Stets wiederkehrende Bauchkrämpfen, Druckgefühl, Verdauungsproblemen oder dem sogenannten Reizdarmsyndrom, alles bestens bekannt, doch in den meisten Fällen findet man keine Ursachen. Grazer Forscherinnen und Forscher unter der Leitung von Peter Holzer haben in einem soeben abgeschlossenen Projekt des Wissenschaftsfonds FWF untersucht, wie entzündungsbedingter chronischer Bauchschmerz Gehirnfunktion und das soziale Verhalten beeinflusst. Anhand von Tierversuchen konnten die Wissenschafterinnen und Wissenschafter deutliche Änderungen im Gehirn nachweisen, die sowohl mit dem (Schmerz)-Gedächtnis als auch den Emotionen zusammenhängen.

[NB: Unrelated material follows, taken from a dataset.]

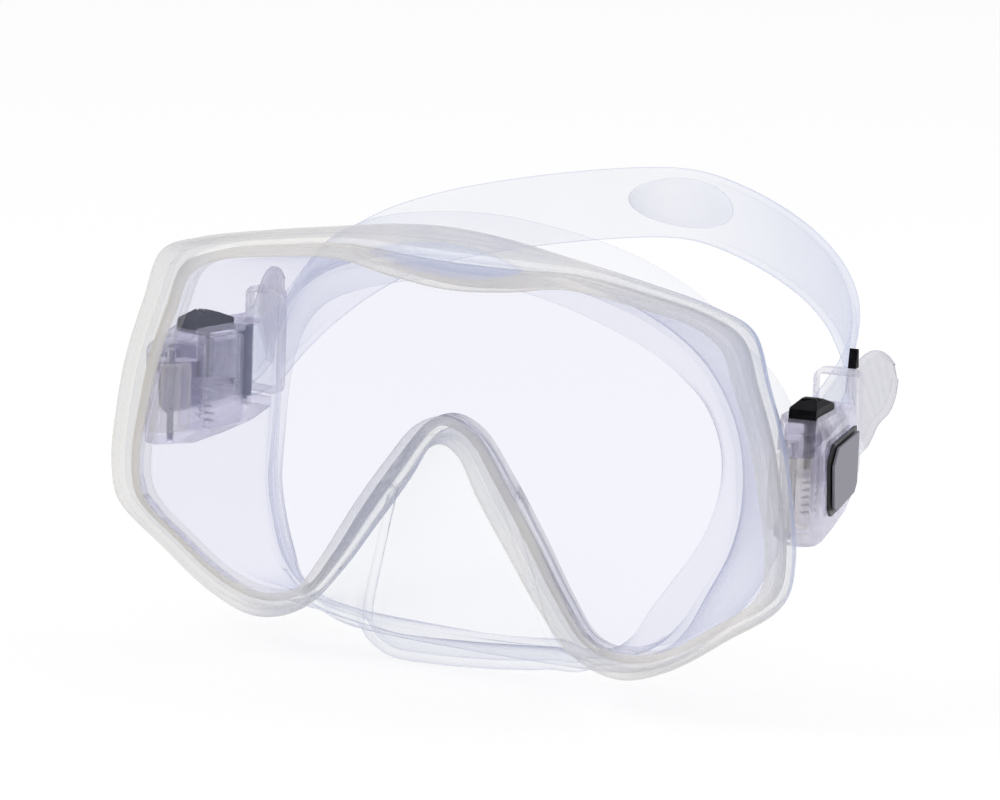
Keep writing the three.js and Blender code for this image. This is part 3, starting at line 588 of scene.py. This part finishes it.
def lug(word, side):
    """The silicone barrel that holds one hinge pin, with the web that joins it to the bead."""
    low, high, bore = LUG["low"], LUG["high"], LUG["bore"]
    around = 40
    turns = [2 * math.pi * i / around for i in range(around)]
    outline = []
    for a in turns:
        x, y = LUG["radius"] * math.cos(a), LUG["radius"] * math.sin(a)
        if y < 0:  # the web; the buckle swings outside it
            y *= 1 + LUG["web"] * float(smooth_step((LUG["web_to"] - x) / LUG["web_fade"]))
        outline.append((x, y))
    rows = []
    levels = ((low, 0.88), (low + 0.35, 0.97), (low + 1, 1), (high - 1, 1), (high - 0.35, 0.97), (high, 0.88))
    for z, grow in levels:
        rows.append([(x * grow, y * grow, z) for x, y in outline])
    for z, r in ((high, bore + 0.5), (high - 0.5, bore), (low + 0.5, bore), (low, bore + 0.5)):
        rows.append([(r * math.cos(a), r * math.sin(a), z) for a in turns])
    points = []
    for row in rows:
        for x, y, z in row:
            points.append(Vector((side * (PIN_X + x), PIN_Y + y, z - ORIGIN_HEIGHT)) * MM)
    faces = loft_faces(len(rows), around, True)
    piece = make(f"lug_{word}", points, faces, MATERIALS["lug"])
    smooth = piece.modifiers.new("smooth", "SUBSURF")
    smooth.levels = 1
    smooth.render_levels = 1
    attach(piece, "mask")


# ---- strap
def from_buckle(x, y, z):
    """A point of the right buckle's own frame, whose Z axis is the swivel pin, in the mask's frame."""
    c, s = math.cos(BUCKLE_TURN), math.sin(BUCKLE_TURN)
    return np.array([PIN_X + x * c - y * s, PIN_Y + x * s + y * c, z - ORIGIN_HEIGHT])


# The band's middle line from the keeper round the head, before the two points at its back.
STRAP_HEAD = [
    (69, 45, 10.4),
    (68.7, 50.4, 13.6),
    (67.2, 56.4, 18),
    (63.4, 63, 23.4),
    (56.5, 70.4, 29),
    (47, 78.6, 33),
    (35, 87.4, 36),
    (20, 96.2, 38.6),
    (7, 101.6, 40.1),
]

# Half of the band's section from its middle to its edge: (share of the half width, half thickness).
STRAP_SECTION = [(0, 0.62), (0.5, 0.62), (0.78, 0.62), (0.84, 0.7), (0.89, 0.88), (0.95, 0.9), (1, 0.45)]
STRAP_GAP, STRAP_HALF = 0.3, 0.9  # the band's gap to the roller, and half of its thickness
CURVE_SAMPLES = 12  # samples of the band's route between two of its points
STRAP_ROWS = 300  # rows of points along half of the band
TAIL = 7.0  # length over which the pull tab's end is rounded
TAB_END = 13.5  # length of the pull tab, up to the keeper
TAB_LIFT = 3.0  # the tab stands this much above the band's middle line
RIBBED = 11.0  # length of the tab that carries ribs
RIB_PITCH = 2.4
RIB_HEIGHT = 0.22
TIP_SHARE = 0.25  # the tab's width at its very end, as a share of the band's


def strap_route():
    """The band's middle line on the right: pull tab, keeper, round the roller, keeper, round the head."""
    bend = ROLLER_R + STRAP_GAP + STRAP_HALF
    route = [from_buckle(*p) for p in ((7.2, 44.6, 15.6), (5.6, 40.6, 14), (4.2, 37.2, 12.2), (2.9, 34, 10))]
    route += [from_buckle(ROLLER_X + bend, y, z) for y, z in ((30.6, 8.2), (27, 6.4))]
    for i in range(9):
        a = i / 8 * math.pi
        route.append(from_buckle(ROLLER_X + bend * math.cos(a), ROLLER_Y - bend * math.sin(a), ROLLER_Z))
    route += [from_buckle(ROLLER_X - bend, y, z) for y, z in ((27, 6.3), (30.6, 7.9))]
    route += [raised(p) for p in STRAP_HEAD]
    route.append(raised((0, *STRAP_BACK)))
    route.append(raised((-7, *STRAP_HEAD[-1][1:])))
    return catmull_rom(route, False, CURVE_SAMPLES)


def strap_frames():
    """Places along the band's middle line, its upward and outward directions there, and the way travelled."""
    path = strap_route()[:-CURVE_SAMPLES]  # the last point only shapes the curve
    steps = np.r_[0, np.cumsum(np.linalg.norm(np.diff(path, axis=0), axis=1))]
    even = np.linspace(0, steps[-1], STRAP_ROWS)
    at = np.stack([np.interp(even, steps, path[:, k]) for k in range(3)], axis=1)
    along = np.gradient(at, axis=0)
    along[-1] = (along[-1][0], 0, 0)  # the halves meet square to the mask's middle
    along /= np.linalg.norm(along, axis=1)[:, None]
    up = np.array([0, 0, 1.0]) - along * along[:, 2:]
    up /= np.linalg.norm(up, axis=1)[:, None]
    return at, up, np.cross(along, up), even


def strap_half(word, side):
    """One half of the band, from its ribbed pull tab to the middle of the back."""
    at, up, out, travelled = strap_frames()
    rows = []
    for p, u, o, s in zip(at, up, out, travelled):
        p = p + (0, 0, TAB_LIFT * float(smooth_step((TAB_END - s) / 3)))
        e = min(s / TAIL, 1)
        narrow = max(math.sqrt(1 - (1 - e) ** 2), TIP_SHARE)
        rib = 0.0
        if s < RIBBED:
            rib = RIB_HEIGHT * max(0.0, math.sin(2 * math.pi * s / RIB_PITCH))
        ring = []
        for face in (1, -1):
            profile = [(-b, t) for b, t in reversed(STRAP_SECTION)] + STRAP_SECTION[1:]
            if face < 0:
                profile = profile[::-1]
            for b, t in profile:
                lift = t + (rib if face > 0 and abs(b) < 0.8 else 0)
                q = p + o * (face * lift) + u * (b * STRAP_WIDTH / 2 * narrow)
                ring.append(q * (side, 1, 1) * MM)
        rows.append(ring)
    width = len(rows[0])
    points = [q for row in rows for q in row]
    faces = loft_faces(len(rows), width, False, False)
    slots = [1 if travelled[k // width] < TAB_END else 0 for k in range(len(faces) - 1)] + [1]
    piece = make(f"strap_{word}", points, faces, MATERIALS["band"], slots, [MATERIALS["tab"]])
    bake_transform(piece)
    return piece


def badge():
    """The blank oval badge on the back of the strap: a rimmed plate that follows the band's bend."""
    rings = [(1, 0), (1, 0.55), (0.97, 0.8), (0.9, 0.8), (0.87, 0.6), (0.6, 0.58), (0.3, 0.58), (0.05, 0.58)]
    around = 96
    back_y, back_z = STRAP_BACK
    points = []
    for grow, lift in rings:
        for i in range(around):
            a = 2 * math.pi * i / around
            x = BADGE["half_width"] * grow * math.cos(a)
            z = BADGE["half_height"] * grow * math.sin(a)
            y = back_y + BADGE["stand_off"] + lift - BADGE["bend"] * x * x
            points.append(Vector((x, y, back_z + z - ORIGIN_HEIGHT)) * MM)
    piece = make("badge", points, loft_faces(len(rings), around, False), MATERIALS["skin"])
    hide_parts("strap_badge")
    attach(piece, "mask")


# ---- springs
def coil_spring(word, side):
    """The round-wire spring under the pawl's front arm, made at one length; the real one shortens as the
    button goes down.
    """
    per_turn, around = 24, 10
    steps = SPRING["turns"] * per_turn
    rise = SPRING["top"] - SPRING["bottom"] - 2 * SPRING["wire"]
    rows = []
    for i in range(steps + 1):
        a = 2 * math.pi * i / per_turn
        end = min(i, steps - i) / 3
        wire = SPRING["wire"] * min(0.4 + 0.6 * end, 1)  # the wire's two ends are ground to a point
        row = []
        for j in range(around):
            b = 2 * math.pi * j / around
            r = SPRING["r"] + wire * math.cos(b)
            z = SPRING["bottom"] + SPRING["wire"] + rise * i / steps + wire * math.sin(b)
            row.append(from_buckle(r * math.cos(a), SPRING["y"] + r * math.sin(a), z) * (side, 1, 1) * MM)
        rows.append(row)
    points = [p for row in rows for p in row]
    piece = make(f"spring_{word}", points, loft_faces(len(rows), around, False), MATERIALS["steel"])
    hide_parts(f"button_spring_{word}")
    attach(piece, f"buckle_{word}")
    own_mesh(piece)


# ---- CAD pieces that stay
SPECIAL = {
    "core_frame": "core",
    **{f"lug_bush_{word}": "bush" for word in SIDES},
    **{f"label_backing_{word}": "backing" for word in SIDES},
}
BEVELLED = {"tinted_plastic", "clear_plastic", "black_plastic", "label_silver"}
BEVEL_WIDTH = 0.22
BEVEL_FROM = math.radians(40)  # edges that turn by more than this are bevelled


def finish_cad_nodes():
    """Gives every CAD node that shows its material by name or by slot, and soft edges to the moulded ones."""
    slots = {s["node"]: s["material_slot"] for s in frame["record"]["subparts"]}
    for name, obj in nodes.items():
        material = MATERIALS.get(SPECIAL.get(name, slots[name]))
        if material is None:
            continue  # a node that a detailed piece replaces
        for place in obj.material_slots:
            place.material = material
        if slots[name] in BEVELLED:
            edges = obj.modifiers.new("soft_edges", "BEVEL")
            edges.width = BEVEL_WIDTH * MM
            edges.segments = 2
            edges.limit_method = "ANGLE"
            edges.angle_limit = BEVEL_FROM


# ---- stage
AZIMUTH, ELEVATION, ROLL = (math.radians(v) for v in (30, 11.3, 2.07))
DISTANCE = 1200
LENS_LENGTH, SENSOR_WIDTH = 203.0, 36
ASIDE, ABOVE = 11.5, 10.6  # how far the camera stands to the right of and above the line to the pins' middle
FLOOR_HALF = 6.0  # in metres
LAMPS = {"key": ((-0.5, -0.8, 0.9), 0.5, 4), "rim": ((0.9, 0.5, 0.5), 0.4, 3)}  # place, size in metres, power


def camera():
    """The camera, turned about its own line of sight by ROLL."""
    ca, sa, ce, se = math.cos(AZIMUTH), math.sin(AZIMUTH), math.cos(ELEVATION), math.sin(ELEVATION)
    back = Vector((sa * ce, -ca * ce, se))
    level = Vector((ca, sa, 0))
    right = level * math.cos(ROLL) + back.cross(level) * math.sin(ROLL)
    up = back.cross(right)
    data = bpy.data.cameras.new("camera")
    data.lens = LENS_LENGTH
    data.sensor_width = SENSOR_WIDTH
    data.clip_start, data.clip_end = 0.05, 50
    obj = bpy.data.objects.new("camera", data)
    bpy.context.scene.collection.objects.link(obj)
    middle = Vector((0, 0, -ORIGIN_HEIGHT))
    obj.location = (middle + back * DISTANCE + right * ASIDE + up * ABOVE) * MM
    obj.rotation_mode = "QUATERNION"
    obj.rotation_quaternion = Matrix((right, up, back)).transposed().to_quaternion()
    bpy.context.scene.camera = obj


def floor():
    """A pale, faintly glowing floor that the mask stands on."""
    low = cad_box[0][2]
    n = Nodes("floor")
    matte = n.add("ShaderNodeBsdfDiffuse", {"Color": (0.9, 0.9, 0.9, 1)}).outputs[0]
    glow = n.add("ShaderNodeEmission", {"Color": (1, 1, 1, 1), "Strength": 1.0}).outputs[0]
    shader = n.add("ShaderNodeMixShader", {0: 0.75, 1: matte, 2: glow}).outputs[0]
    corners = [(x * FLOOR_HALF, y * FLOOR_HALF, low) for x, y in ((-1, -1), (1, -1), (1, 1), (-1, 1))]
    obj = make("floor", corners, [(0, 1, 2, 3)], n.surface(shader))


ROOM = ((0.0, 0.75), (0.42, 0.9), (0.5, 0.55), (0.58, 0.85), (0.8, 1.0))  # (height, grey), from below up


def world():
    """White to the camera, and to every other ray a soft room that is darkest at the horizon."""
    n = Nodes("studio", world=True)
    place = n.add("ShaderNodeTexCoord").outputs["Generated"]
    height = n.add("ShaderNodeSeparateXYZ", {0: place}).outputs["Z"]
    greys = [(stop, (grey * 0.97, grey * 0.97, grey)) for stop, grey in ROOM]
    shade = n.ramp(n.remap(height, 0.0, 1.0, -1.0), *greys)
    room = n.add("ShaderNodeBackground", {"Color": shade}).outputs[0]
    white = n.add("ShaderNodeBackground", {"Strength": 1.05}).outputs[0]
    seen = n.add("ShaderNodeLightPath").outputs["Is Camera Ray"]
    scene = bpy.context.scene
    scene.world = n.surface(n.add("ShaderNodeMixShader", {0: seen, 1: room, 2: white}).outputs[0])
    scene.view_settings.view_transform = "Standard"
    scene.cycles.transparent_max_bounces = 40  # a line of sight crosses many thin clear walls


def lamp(name, place, size, power):
    """A square area lamp that faces the origin."""
    data = bpy.data.lights.new(name, "AREA")
    data.size = size
    data.energy = power
    obj = bpy.data.objects.new(name, data)
    obj.location = place
    obj.rotation_mode = "QUATERNION"
    obj.rotation_quaternion = (-Vector(place)).to_track_quat("-Z", "Y")
    bpy.context.scene.collection.objects.link(obj)


camera()
skirt()
for word, side in SIDES.items():
    lug(word, side)
    strap_half(word, side)
    coil_spring(word, side)
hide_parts("strap")
badge()
finish_cad_nodes()
floor()
world()
for name, settings in LAMPS.items():
    lamp(name, *settings)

Dabei hat man sich die beiden Aspekte Schmerzempfindlichkeit und Stress genauer angesehen. Denn Darmentzündungen erhöhen das Schmerzempfinden und haben damit auch Auswirkungen auf das Gehirn, wie die Untersuchungen zeigen. Und dies wirkt sich wiederum auf das soziale Verhalten der Betroffenen aus:innerer Rückzug oder Angststörungen sind die Folgen. Chronischer Bauchschmerz geht, so die Experten, daher oft mit psychiatrischen Erkrankungen einher. Und aus diesem Grund ist es besonders wichtig, diese Begleiterkrankungen mit zu untersuchen. Kommt Stress hinzu, so die Vermutung des Forscherteams, könnte das die Schmerzempfindlichkeit erhöhen. Wie sich zeigte, ist das bei leichtem “vorhersehbarem” Stress nicht der Fall. Die Widerstandsfähigkeit gegen Schmerzreize aus dem Darm wird sogar erhöht, wie der Einfluss der Stresssituation auf die Gehirnfunktion belegt.

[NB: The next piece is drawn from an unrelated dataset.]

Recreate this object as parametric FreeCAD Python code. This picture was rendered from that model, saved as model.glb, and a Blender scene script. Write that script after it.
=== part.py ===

Dem komplexen Phänomen des chronischen (Bauch-) Schmerzes auf die Spur zu kommen, gleicht nicht selten einer Detektivarbeit, die oft vom eigentlichen Auslöser weg zu anderen Körperfunktionen führt. Die Forschung versucht daher zusehends, das Zusammenspiel von Körpersystemen zu verstehen. Im Fall des Bauchschmerzes standen bislang die schmerzempfindlichen Nervenfasern im Magen-Darm-Trakt im Vordergrund der Studien. Immerhin durchlaufen insgesamt fünf Nervensysteme den Verdauungstrakt. “Es wurden hier viele Angriffspunkte gefunden und Medikamente entwickelt. Aber in der klinischen Prüfung an Patienten haben sich diese als wenig oder nicht wirksam erwiesen”, erzählt Professor Holzer. “Die Lehre, die wir daraus ziehen mussten: Chronischer Bauchschmerz kommt nicht nur durch Überempfindlichkeit von Nerven im Magen-Darm-Trakt zustande, sondern es muss noch was anderes sein, das näher am Gehirn liegt.”
Wie viele Informationen bei Bauchschmerz tatsächlich vom Darm ins Gehirn fließen, wird zusehends klarer. So belegt das aktuelle FWF-Forschungsprojekt außerdem, dass neben den neuronalen auch hormonelle und immunologische Signalwege von Bedeutung sind. Hinzu kommen die neuesten Forschungen zum Darmmikrobiom, dem Ökosystem des Darms mit seiner Vielzahl an Bakterien. “Das Darmmikrobiom hat Auswirkungen auf alle möglichen Körperfunktionen, auch auf das Gehirn und die Schmerzempfindlichkeit und auch auf die Stimmungslage”, sagt Holzer. Das Team der Medizinischen Universität Graz untersuchte auch ob auch die Zusammensetzung des Darmmikrobioms die Gehirnfunktion beeinflusst. “Für ein umfassendes Verständnis chronischer Schmerzsyndrome ist es wichtig, alle, nicht nur neuronale Informationswege zwischen der Peripherie und dem Gehirn zu berücksichtigen”, betont Holzer. Eine erfolgreiche Therapie chronischer Schmerzen könne nur durch eine Normalisierung der gestörten Gehirnfunktion erzielt werden, ist der Experte überzeugt.